In an email interview, the AMLC told The STAR that exiting the global dirty money gray list would improve the reputation of the Philippine economy.

This would then increase “the reputation and investor confidence of the Philippines, which positively affect the potential influx of foreign investments,” the AMLC said.

It said that exiting the gray list could also improve the business relationships or financial transactions of Philippine businesses and persons with their foreign counterparts.

It could also alleviate the administrative burden imposed on the private sector and government agencies working on anti-money laundering and counter-terrorism financing (AML/CTF) measures due to the period of reporting to the FATF.

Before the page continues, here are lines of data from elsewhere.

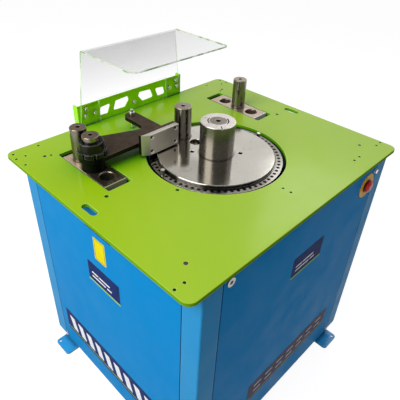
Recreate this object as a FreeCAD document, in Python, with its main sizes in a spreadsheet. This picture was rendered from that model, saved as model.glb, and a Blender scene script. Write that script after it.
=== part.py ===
import FreeCAD, Part
import Sketcher
import math
import os
import re

# Floor-standing bar bending machine: a steel cabinet with a table, a geared bending disc with a mandrel
# and a bending pin, two bar plates with fixed pins, a square lever with a wear plate and a clear guard.
# Units are millimetres. The origin is on the floor, below the middle of the table.
# X runs along the front edge of the table, Y from front to back and Z upwards.

V = FreeCAD.Vector

# Driving sizes
sizes = {
    # table plate
    "table_length": 930.0,
    "table_width": 778.0,
    "table_top": 875.0,
    "table_thickness": 10.0,
    "table_corner": 25.0,
    "table_edge": 2.0,
    "slot_x": 432.5,
    "slot_y": -2.5,
    "slot_width": 21.0,
    "slot_length": 57.0,
    "table_screw_end": 32.0,
    "table_screw_side": 84.0,
    "table_screw_head": 11.0,
    "table_screw_shank": 6.0,
    "corner_hole_x": 454.0,
    "corner_hole_y": 336.0,
    "inner_hole_x": 426.0,
    "back_hole_x": 449.0,
    "back_hole_y": 366.0,
    "back_inner_hole_x": 369.0,
    "side_hole_y": 291.0,
    "middle_hole_y": 15.0,
    "small_hole": 8.0,
    "middle_hole": 12.0,
    "lone_hole_x": -214.0,
    "lone_hole_y": -87.0,
    "lone_hole": 11.0,
    "front_pair_x": 4.0,
    "front_pair_y": -287.0,
    "front_pair_pitch": 25.0,
    "edge_pair_x": 303.0,
    "edge_pair_y": -334.0,
    "edge_pair_pitch": 31.0,
    # cabinet
    "cabinet_length": 836.0,
    "cabinet_width": 764.0,
    "sheet": 3.0,
    "seam": 1.5,
    "panel_bottom": 57.0,
    "post_x": 62.0,
    "post_y": 60.0,
    "post_corner": 5.0,
    "rail": 40.0,
    "rail_wall": 5.0,
    "vent_y": 2.0,
    "vent_length": 122.0,
    "vent_height": 20.0,
    "vent_drop": 97.0,
    # feet
    "foot_length": 86.0,
    "foot_outside": 35.0,
    "foot_inside": 13.0,
    "foot_plate": 6.0,
    "foot_corner": 13.0,
    "foot_end": 22.0,
    "foot_top": 25.0,
    "foot_hole": 10.0,
    "foot_hole_end": 12.0,
    "foot_hole_edge": 13.0,
    "foot_screw": 8.0,
    "panel_screw": 8.0,
    "panel_screw_end": 11.0,
    "panel_screw_rise": 18.0,
    "corner_screw_drop": 41.0,
    "corner_screw_end": 8.0,
    # disc
    "disc_x": 3.0,
    "disc_y": -25.6,
    "disc_opening": 212.5,
    "disc_radius": 202.0,
    "disc_ring_drop": 6.2,
    "disc_ring_thickness": 18.0,
    "disc_centre_radius": 178.0,
    "disc_centre_rise": 3.6,
    "index_radius": 190.5,
    "index_hole": 8.0,
    "index_count": 66,
    "spare_socket_x": -1.5,
    "spare_socket_y": 87.0,
    "roller_socket": 36.0,
    "jack_hole": 13.0,
    "jack_x": 51.6,
    "jack_y": 52.2,
    "trip_start_angle": 170.6,
    "trip_end_angle": -4.0,
    "trip_pin": 12.0,
    "trip_pin_rise": 13.7,
    "trip_pin_reach": 16.0,
    # mandrel and rollers
    "mandrel_radius": 52.3,
    "mandrel_top": 109.4,
    "mandrel_pin_radius": 26.0,
    "mandrel_spigot": 40.0,
    "mandrel_slit_outer": 32.0,
    "mandrel_slit_inner": 28.5,
    "mandrel_slit_depth": 14.0,
    "mandrel_slit_gap": 50.0,
    "mandrel_mark": 3.0,
    "mandrel_hole": 15.0,
    "slit_angle": -48.0,
    "mark_angle_1": -125.0,
    "mark_angle_2": 109.0,
    "bending_pin_x": -4.0,
    "bending_pin_y": 143.6,
    "bending_pin_radius": 27.0,
    "bending_pin_top": 108.0,
    "pin_hole": 13.0,
    "pin_hole_depth": 26.0,
    "pin_chamfer": 1.6,
    # bar plates and fixed pins
    "bar_end": 104.0,
    "bar_width": 73.0,
    "bar_front": 50.0,
    "bar_back": 259.0,
    "bar_thickness": 40.0,
    "bar_edge": 1.5,
    "bar_cut_width": 77.0,
    "bar_cut_front": 29.0,
    "bar_cut_back": 280.0,
    "bar_cut_corner": 6.0,
    "socket": 42.4,
    "socket_chamfer": 2.0,
    "socket_middle_y": 154.0,
    "socket_pitch": 62.0,
    "fixed_pin_radius": 24.0,
    "fixed_pin_top": 104.0,
    "spigot_length": 36.0,
    "support_width": 92.0,
    "support_thickness": 14.0,
    "bar_screw": 12.0,
    "bar_screw_y": 10.0,
    "bar_screw_depth": 20.0,
    # notched collar and lever
    "collar_body": 30.0,
    "collar_neck": 35.0,
    "collar_top": 87.0,
    "flange_radius": 40.7,
    "flange_thickness": 14.8,
    "notch_count": 8,
    "notch_radius": 4.0,
    "notch_clearance": 0.6,
    "lever_top": 46.0,
    "lever_thickness": 14.0,
    "lever_boss": 34.0,
    "eye_radius": 40.5,
    "eye_inner": 37.4,
    "leg_x": -83.0,
    "leg_y": 272.0,
    "leg_radius": 22.5,
    "arm_inner_y": 17.3,
    "arm_outer_y": 85.8,
    "arm_fillet": 20.0,
    "plate_left": -184.0,
    "plate_right": -50.0,
    "plate_front": 86.0,
    "plate_thickness": 13.0,
    "plate_bottom": 8.5,
    "plate_top": 75.0,
    "plate_bevel": 23.0,
    "plate_edge": 1.5,
    "backing_thickness": 12.0,
    "plate_screw": 9.0,
    "plate_screw_left": 30.0,
    "plate_screw_right": 12.0,
    "plate_screw_low": 20.0,
    "plate_screw_high": 65.0,
    "level_screw": 10.0,
    "level_head": 18.0,
    "level_head_height": 12.0,
    "level_rise": 20.0,
    # guard
    "guard_x": 13.0,
    "guard_sheet": 5.0,
    "guard_top": 250.0,
    "guard_front": 130.0,
    "guard_top_width": 388.0,
    "guard_bottom_width": 440.0,
    "guard_leg_left": 76.0,
    "guard_leg_right": 70.0,
    "guard_leg_top": 80.0,
    "guard_lift": 1.0,
    "guard_inset": 4.0,
    "guard_left_corner": 30.0,
    "guard_right_corner": 12.0,
    "guard_bend": 12.0,
    "bracket_width": 452.0,
    "bracket_height": 72.0,
    "bracket_sheet": 3.0,
    "ear_depth": 25.0,
    "guard_screw": 8.0,
    "guard_screw_1_u": 196.0,
    "guard_screw_1_rise": 58.0,
    "guard_screw_2_u": 201.0,
    "guard_screw_2_rise": 35.0,
    "guard_screw_3_u": 165.0,
    "guard_screw_3_rise": 36.0,
    "guard_screw_middle_rise": 26.0,
    "inner_window_1_u": 26.0,
    "inner_window_1_rise": 55.0,
    "inner_window_2_u": 77.0,
    "inner_window_2_rise": 52.0,
    "inner_window_3_u": 89.0,
    "inner_window_3_rise": 20.0,
    "inner_window_4_u": 40.0,
    "inner_window_4_rise": 18.0,
    "inner_window_5_u": 21.0,
    "inner_window_5_rise": 41.0,
    "outer_window_1_u": 98.0,
    "outer_window_1_rise": 50.0,
    "outer_window_2_u": 139.0,
    "outer_window_2_rise": 46.0,
    "outer_window_3_u": 145.0,
    "outer_window_3_rise": 18.0,
    "outer_window_4_u": 112.0,
    "outer_window_4_rise": 17.0,
    "window_corner": 6.0,
    "hinge_y": 12.0,
    "hinge_rise": 20.0,
    "hinge_pin": 8.0,
    "hinge_block": 12.0,
    "hinge_round": 8.0,
    "hinge_plate": 54.0,
    "hinge_plate_height": 58.0,
    "hinge_plate_thickness": 6.0,
    # drive
    "spindle_radius": 35.0,
    "spindle_flange": 95.0,
    "spindle_flange_thickness": 20.0,
    "spindle_seat": 30.0,
    "disc_screw": 12.0,
    "disc_screw_circle": 62.0,
    "disc_screw_count": 6,
    "gearbox_drop": 60.0,
    "gearbox_depth": 181.0,
    "gearbox_wall": 10.0,
    "gearbox_roof": 24.0,
    "gearbox_left": 138.0,
    "gearbox_right": 269.0,
    "gearbox_front": 136.0,
    "gearbox_back": 171.0,
    "base_thickness": 24.0,
    "base_margin": 16.0,
    "base_front": 176.0,
    "base_back": 252.0,
    "bull_teeth": 60,
    "pinion_teeth": 20,
    "first_module": 4.0,
    "second_module": 3.0,
    "bull_face": 45.0,
    "bull_drop": 150.0,
    "second_face": 30.0,
    "second_drop": 215.0,
    "face_margin": 3.0,
    "tooth_play": 0.5,
    "pressure_angle": 20.0,
    "tooth_root": 1.25,
    "root_flat": 0.3,
    "flank_steps": 5,
    "bearing_height": 24.0,
    "spindle_bearing": 125.0,
    "lower_bearing": 110.0,
    "layshaft_radius": 17.5,
    "layshaft_bearing": 72.0,
    "motor_shaft_radius": 19.0,
    "motor_flange_radius": 86.0,
    "motor_flange": 14.0,
    "reducer_radius": 68.0,
    "reducer_length": 120.0,
    "motor_radius": 66.0,
    "motor_length": 220.0,
    "fin_count": 24,
    "fin_height": 7.0,
    "fin_width": 3.0,
    "cowl_length": 55.0,
    "terminal_length": 90.0,
    "terminal_depth": 34.0,
    "deck_beam": 40.0,
    "gearbox_screw": 12.0,
    # electrical pieces
    "box_end": 188.0,
    "box_length": 200.0,
    "box_height": 260.0,
    "box_depth": 80.0,
    "box_drop": 320.0,
    "box_wall": 3.0,
    "stop_end": 110.0,
    "stop_drop": 77.3,
    "stop_ring": 83.0,
    "stop_ring_thickness": 2.5,
    "stop_neck": 45.0,
    "stop_neck_length": 3.0,
    "stop_head": 40.5,
    "stop_head_length": 10.5,
    "stop_rim_low": 1.2,
    "stop_rim_high": 4.2,
    "stop_shoulder": 7.0,
    "stop_shoulder_inset": 1.9,
    "stop_crown": 9.2,
    "stop_crown_inset": 6.5,
    "stop_recess": 6.5,
    "stop_travel": 2.5,
    "stop_stem": 14.0,
    "stop_stem_length": 52.0,
    "stop_hole": 22.0,
    "stop_block": 34.0,
    "stop_block_depth": 48.0,
    "lock_end": 88.0,
    "lock_drop": 33.0,
    "lock_radius": 12.5,
    "lock_core": 7.0,
    "lock_depth": 14.0,
    "lock_slot": 2.5,
    "lock_face": 2.1,
    "switch_angle": 175.7,
    "switch_reach": 33.0,
    "switch_length": 40.0,
    "switch_width": 30.0,
    "switch_height": 60.0,
    "switch_axis_drop": 62.0,
    "switch_shaft": 4.0,
    "switch_roller": 5.0,
    "switch_arm": 25.0,
    "gland_end": 118.0,
    "gland_rise": 130.0,
    "gland_hole": 14.0,
    "gland_body": 26.0,
    "gland_nut": 36.0,
    "gland_length": 24.0,
    # screw heads and washers, as shares of the screw's size
    "washer_share": 0.15,
    "washer_radius_share": 1.05,
    "head_share": 0.65,
    "head_radius_share": 0.95,
    # clearances
    "fit": 0.05,
    "seat": 0.2,
    "screw_gap": 0.25,
    "round_margin": 0.01,
}

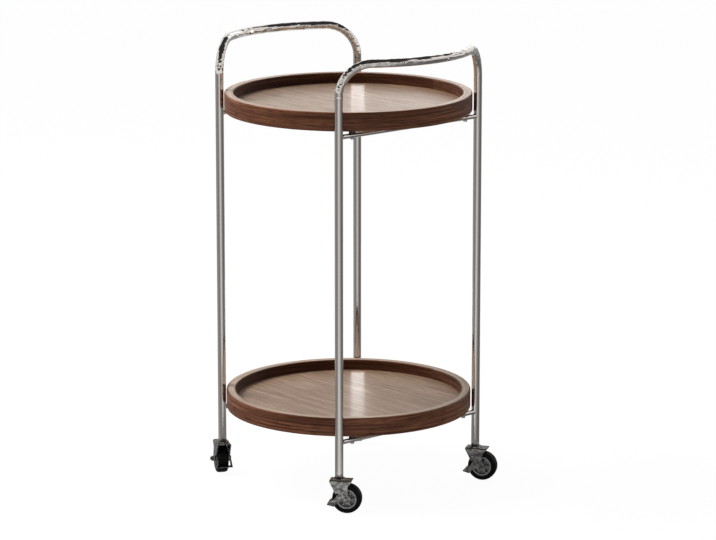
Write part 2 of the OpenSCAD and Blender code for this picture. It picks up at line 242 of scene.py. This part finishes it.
chrome, shader = new_finish("bright_chrome", (0.62, 0.615, 0.61), metallic=1.0, roughness=0.07)
place = own_place(chrome)
waves = drawn_out(chrome, place, (120.0, 38.0, 120.0), detail=1.0)
haze = noise(chrome, place, 310.0, detail=4.0, roughness=0.6)
tint = blend_colours(chrome, haze, (0.735, 0.692, 0.655), (0.635, 0.592, 0.555))
join(chrome, tint, shader.inputs["Base Color"])
join(chrome, band(chrome, haze, 0.35, 0.7, 0.045, 0.13), shader.inputs["Roughness"])
dent = bump(chrome, shader, waves, distance=0.0027)
height = add_node(chrome, "ShaderNodeSeparateXYZ", [(place, "Vector")]).outputs["Z"]
join(chrome, band(chrome, height, EVEN_BELOW, UNEVEN_ABOVE, 0.04, 1.0), dent.inputs["Strength"])

# The open foot, as (height, radius): from deep in the bore down its wall and round the tube's cut
# edge to the outer skin.
bore_r = TUBE_R - TUBE_WALL
foot = [(BORE_DEPTH, bore_r), (TUBE_LIP, bore_r), (0.0, bore_r + TUBE_LIP), (0.0, TUBE_R - TUBE_LIP),
        (TUBE_LIP, TUBE_R)]
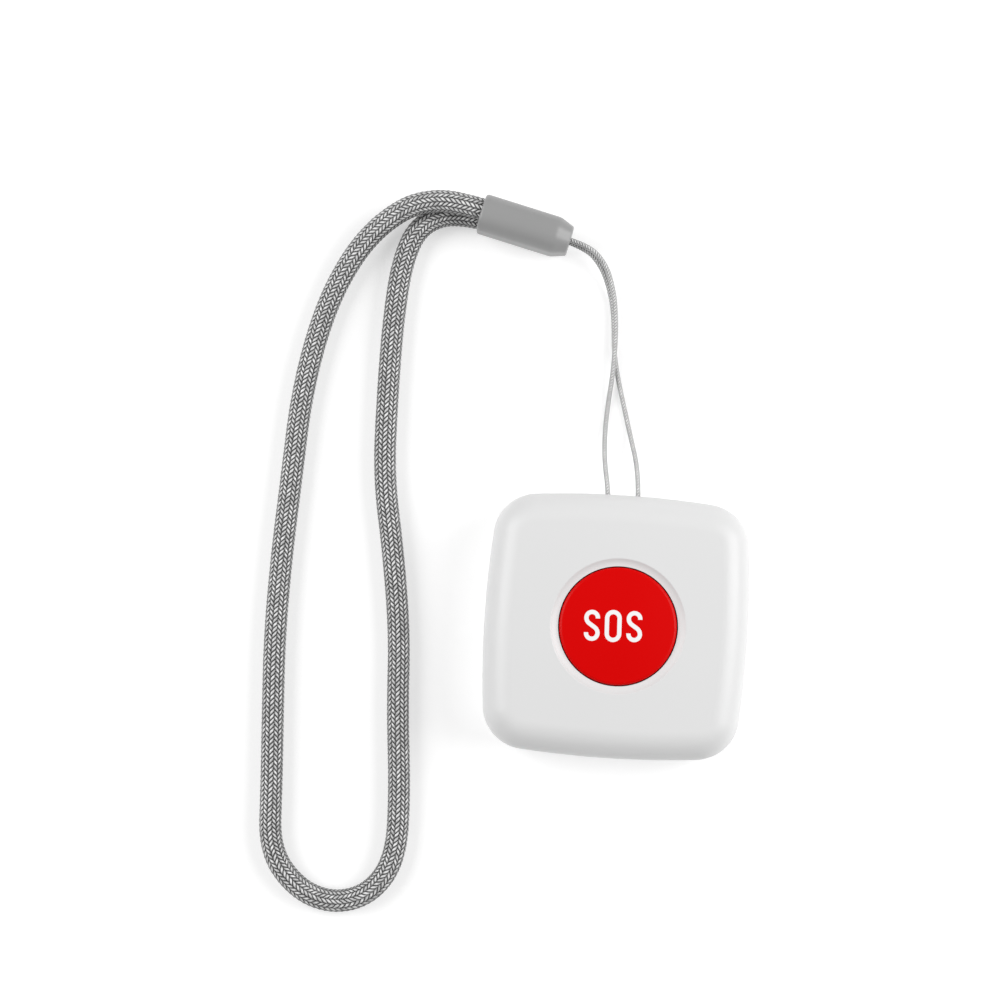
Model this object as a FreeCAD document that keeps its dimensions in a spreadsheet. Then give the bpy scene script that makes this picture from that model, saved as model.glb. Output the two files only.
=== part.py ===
import FreeCAD, Part
import Sketcher
import math
import os

# Wireless panic button on a wrist lanyard, in millimetres.
# The origin is the middle of the housing's back face. +Z leaves the button face and +Y points at
# the lanyard mouth. The strap lies on the same plane as the back face.

os.makedirs("parts", exist_ok=True)
doc = FreeCAD.newDocument("PanicButton")
Vector = FreeCAD.Vector


# Driving sizes

SIZES = {
    # housing
    "body_width": 50.0,
    "body_height": 15.0,
    "seam_height": 6.2,
    "side_radius": 189.0,
    "corner_radius": 8.3,
    "shoulder_radius": 5.5,
    "crown_radius": 620.0,
    "front_draft": 5.0,
    "rear_draft": 4.0,
    "rear_edge_radius": 2.0,
    "wall": 1.6,
    "roof_thickness": 2.1,
    "inner_corner": 0.8,
    "lip_thickness": 0.75,
    "lip_height": 1.0,
    # clearances
    "flat_gap": 0.05,
    "side_gap": 0.2,
    "board_gap": 0.3,
    "thread_gap": 0.5,
    # button
    "cap_radius": 11.0,
    "cap_rise": 0.1,
    "cap_crown_radius": 120.0,
    "cap_edge_radius": 0.6,
    "cap_thickness": 1.5,
    "cap_wall": 1.4,
    "nub_radius": 2.0,
    "flange_width": 2.0,
    "flange_height": 0.8,
    "dish_width": 1.45,
    "dish_depth": 0.75,
    "dish_radius": 2.5,
    "dish_rim": 0.25,
    "collar_width": 1.6,
    "collar_depth": 0.8,
    "rib_width": 1.2,
    "rib_length": 1.6,
    "rib_count": 4,
    "button_travel": 0.3,
    # screws
    "boss_inset": 7.7,
    "boss_radius": 2.3,
    "screw_radius": 0.85,
    "screw_head_radius": 1.6,
    "screw_head_height": 1.0,
    "screw_sink": 0.3,
    "screw_length": 9.0,
    "screw_tip": 0.9,
    "screw_point": 0.8,
    "pilot_gap": 0.03,
    "pilot_depth": 0.5,
    "post_inset": 6.7,
    "post_radius": 2.0,
    "board_screw_length": 4.5,
    "cross_width": 0.45,
    "cross_length": 1.9,
    "cross_depth": 0.5,
    # battery door and well
    "cell_radius": 10.0,
    "cell_height": 3.2,
    "cell_can_edge": 1.4,
    "cell_step": 0.3,
    "cell_edge_radius": 0.4,
    "well_gap": 0.4,
    "well_wall": 1.6,
    "door_radius": 13.4,
    "door_thickness": 1.2,
    "door_sink": 0.1,
    "door_boss_radius": 10.9,
    "door_boss_wall": 1.3,
    "door_rim_width": 1.1,
    "door_edge": 0.2,
    "seal_room": 0.8,
    "shelf_thickness": 0.8,
    "lug_height": 0.6,
    "lug_length": 1.0,
    "lug_width": 4.0,
    "lug_count": 3,
    "door_turn": 45.0,
    "slot_length": 10.0,
    "slot_width": 1.6,
    "slot_depth": 0.7,
    # boards and switch
    "board_thickness": 0.8,
    "board_margin": 0.5,
    "notch_shift": 1.7,
    "contact_room": 0.8,
    "contact_sheet": 0.2,
    "contact_width": 2.4,
    "contact_foot": 2.6,
    "spring_reach": 8.0,
    "switch_width": 6.0,
    "plunger_flange": 0.65,
    "terminal_width": 0.7,
    "terminal_place": 2.25,
    "terminal_reach": 1.4,
    "terminal_rise": 1.4,
    "cover_tab_width": 2.0,
    "cover_tab_height": 1.5,
    "switch_height": 3.5,
    "switch_base_height": 2.1,
    "switch_cover_sheet": 0.3,
    "plunger_radius": 1.75,
    "dome_radius": 2.2,
    "dome_height": 0.45,
    "dome_sheet": 0.12,
    "radio_width": 16.0,
    "radio_length": 8.4,
    "radio_margin": 1.0,
    "radio_thickness": 0.8,
    "radio_pitch": 1.5,
    "radio_contacts": 7,
    "led_side_inset": 12.5,
    "led_front_inset": 16.0,
    "led_length": 1.6,
    "led_width": 0.8,
    "led_height": 0.6,
    "chip_width": 4.0,
    "chip_height": 0.9,
    "chip_y": 8.0,
    "resistor_count": 4,
    "resistor_pitch": 1.8,
    "shield_height": 1.4,
    "shield_sheet": 0.2,
    "shield_margin": 1.0,
    "shield_inset": 1.4,
    "aerial_length": 4.0,
    # lanyard bar
    "thread_diameter": 1.0,
    "thread_spread": 5.7,
    "bar_turn_place": 20.6,
    "mouth_depth": 2.4,
    "block_wall": 1.6,
    # strap
    "cord_diameter": 4.3,
    "cuff_width": 7.2,
    "cuff_height": 10.4,
    "cuff_length": 17.8,
    "cuff_straight": 14.9,
    "cuff_tip_width": 5.2,
    "cuff_tip_height": 7.8,
    "cuff_corner": 3.3,
    "cuff_tip_corner": 2.2,
    "cuff_shoulder": 2.5,
    "cuff_rim": 0.5,
    "cuff_mouth_x": -30.55,
    "cuff_mouth_y": 77.37,
    "cuff_turn": -13.9,
    "bore_width": 5.5,
    "bore_height": 8.8,
    "bore_corner": 2.4,
    "bore_depth": 13.0,
    "knot_radius": 1.9,
    "knot_length": 2.6,
    "knot_edge": 0.7,
}

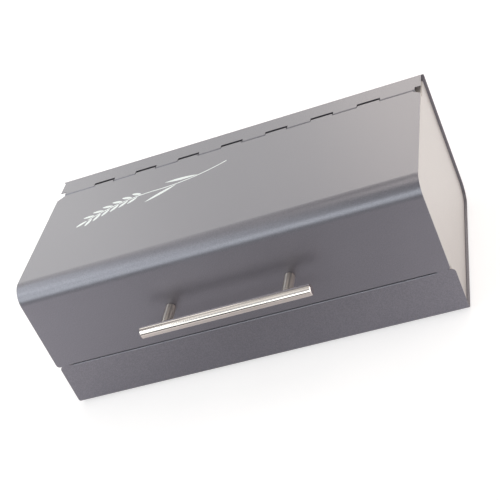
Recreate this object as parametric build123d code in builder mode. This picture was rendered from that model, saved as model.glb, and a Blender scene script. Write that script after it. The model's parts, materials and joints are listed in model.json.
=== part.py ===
from build123d import *

import os
from math import radians, sin, tan

# Bread box of painted sheet steel with a piano-hinged lid and a T-bar handle, in millimetres.
# Side view: depths are measured forward from the rear face, heights upward from the underside
# of the shell, which stands on four rubber feet. X runs to the right and the front faces -Y.

# Shell: one folded sheet that makes the strip behind the lid, the back, the bottom and the front
sheet = 0.8
body_width = 432
body_height = 157
front_depth = 216
front_height = 51
front_flange = 10
front_corner = 4.5
rear_top_bend = 4
rear_bottom_bend = 19
front_bottom_bend = 6
flange_bend = 1.6

# Lid: one sheet with a flat top, a wide bend and an upright front
lid_inset = 2.5
lid_overhang = 7.5
lid_rise = 5
lid_bend = 18
lid_flange = 7
lid_corner = 3.5
lid_rear_chamfer = 8.5

# Hinge: rolled knuckles of the lid between rolled tongues of the shell, on one hidden pin
pin_radius = 1.7
pin_clearance = 0.05
pin_depth = 33.2
curl_angle = 300
knuckle_count = 7
knuckle_width = 24
knuckle_pitch = 52.2
knuckle_gap = 0.8
slot_gap = 2
hinge_end_inset = 6.5
opening_angle = 105
swing_gap = 0.3

# End panels: shallow pressed trays, set in from the edges of the shell
rim = 3
panel_flange = 12
panel_edge_chamfer = 1.2
panel_corner_ease = 1.5
panel_step_bend = 3
panel_notch_bend = 1
panel_top_gap = 1
panel_notch_gap = 3
panel_hinge_gap = 0.9
panel_step_depth = 41
panel_step_run = 5
panel_rear_top_bend = 5
flange_end_gap = 1.5

# Bumpers on the end panels that the closed lid rests against
bumper_radius = 4
bumper_thickness = 1.4
bumper_gap = 0.3
bumper_height = 66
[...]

Countries included in the FATF’s gray list are required to report to the organization three times a year until they exit the list, the AMLC said.

“The potential benefits for our country’s exiting the FATF gray list also include the possible lowering of the risk rating for Philippine-related transactions, which may diminish delays and denials of transactions of Filipinos abroad, all stemming from being gray-listed,” it said.

The AMLC said the Philippines could also be delisted from the European Union’s list on AML/CTF. This will lift the requirement of all EU member-states to apply enhanced customer due diligence measures on business relationships or transactions involving listed countries.

The Philippines may also be excluded from “the United Kingdom (UK)’s advisory, wherein regulated businesses are required to apply enhanced customer due diligence measures and ongoing monitoring in any business relationships with a high-risk third country.”

The Paris-based FATF, an intergovernmental body established to combat money laundering and terrorism financing, had placed the Philippines on its gray list in June 2021 due to concerns over deficiencies in its AML/CTF regimes.

In its June update, the FATF retained the Philippines on the gray list for the third straight year as the country has yet to adequately address the gaps in its regime to counter money laundering as well as terrorist and proliferation financing.

After concerted efforts by the Philippine government and the private sector, the country has addressed 15 of the 18 action items needed.

The AMLC earlier told The STAR it is confident that the Philippines would be able to complete all three remaining action items from the FATF this year, triggering the country’s exit from the list.

The three remaining action items include mitigating risks associated with casino junkets, filing criminal charges against persons involved in terrorism financing, and further improving the country’s cross-border measures.

“There is a continuous high-level political commitment of the Philippine government to sustain the regulatory reforms in compliance with FATF standards after exiting the gray list,” the AMLC said.

This commitment is expressed through the National AML and CFT Strategy for 2024 to 2027, which sets out all government agencies’ strategic objectives and action plans for strengthening the country’s AML/CFT system.

This also includes addressing the FATF’s International Co-operation Review Group action plans, the AMLC added.